If only gene expression data is available and we want to abstract mutation information of those samples/patients using their gene expression information. Is it possible? Is there any algorithm for that?
Not sure if I understand the question, but a classical example is the expression of Lactase, and thus lactose intolerance when lactose is consumed when little expression in the enterocyte. If you drink lactase-containing dairy products no lactose intolerance happens.
Lactase is normally expressed in the intestine of breast-feeding mammals, but upregulating mutations in the lactase gene promoter have loosened gene expression to occur beyond breast feeding age even until adulthood when no breast feeding takes place. Geographical places where such mutations were selected appear to be populations that feed on bovine milk or have dairy farms.
If the example is correct, there should be a good number of references supporting expression with mutations in the promoter/enhancer of the human lactase gene.
However, data is not based on algorithms or any other shortcut.
only experimentations (sequencing, sanger or NGS) can give you mutation status on genes of samples. noway any bioinformatics tool to do it, since expression sure can be due to mutations (but which???), but environmental influences too...

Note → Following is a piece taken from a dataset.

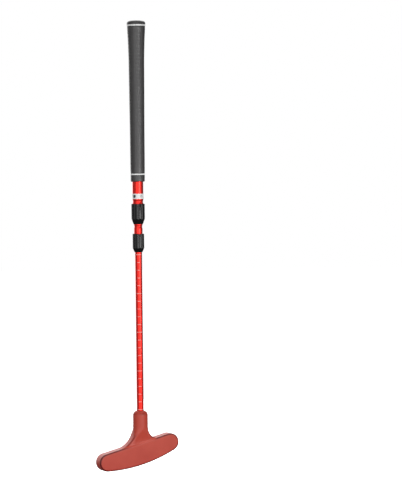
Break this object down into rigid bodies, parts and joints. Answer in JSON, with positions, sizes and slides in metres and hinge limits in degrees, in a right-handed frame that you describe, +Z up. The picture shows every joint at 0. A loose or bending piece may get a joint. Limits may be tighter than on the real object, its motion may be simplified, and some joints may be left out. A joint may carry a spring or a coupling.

Hi. In fact, some databases like SRA, ENA, Array express and GEO release sequencing and microarray data, you can download your desired data set and analyse them by some tools like POLYPHEN and SIFT for evaluation of mutation on genes function. After that, for assessment of mutation on protein function, you can employ molecular dynamics simulation, docking and residue scanning.
on the other hand and as Mohammad Mahmoudi Gomari said, you can explore databases as the UCSC website (http://genome.ucsc.edu) where you can visualize data (by the genome browser) or get the informations (by the table browser) or use some of the tools to get forward your project.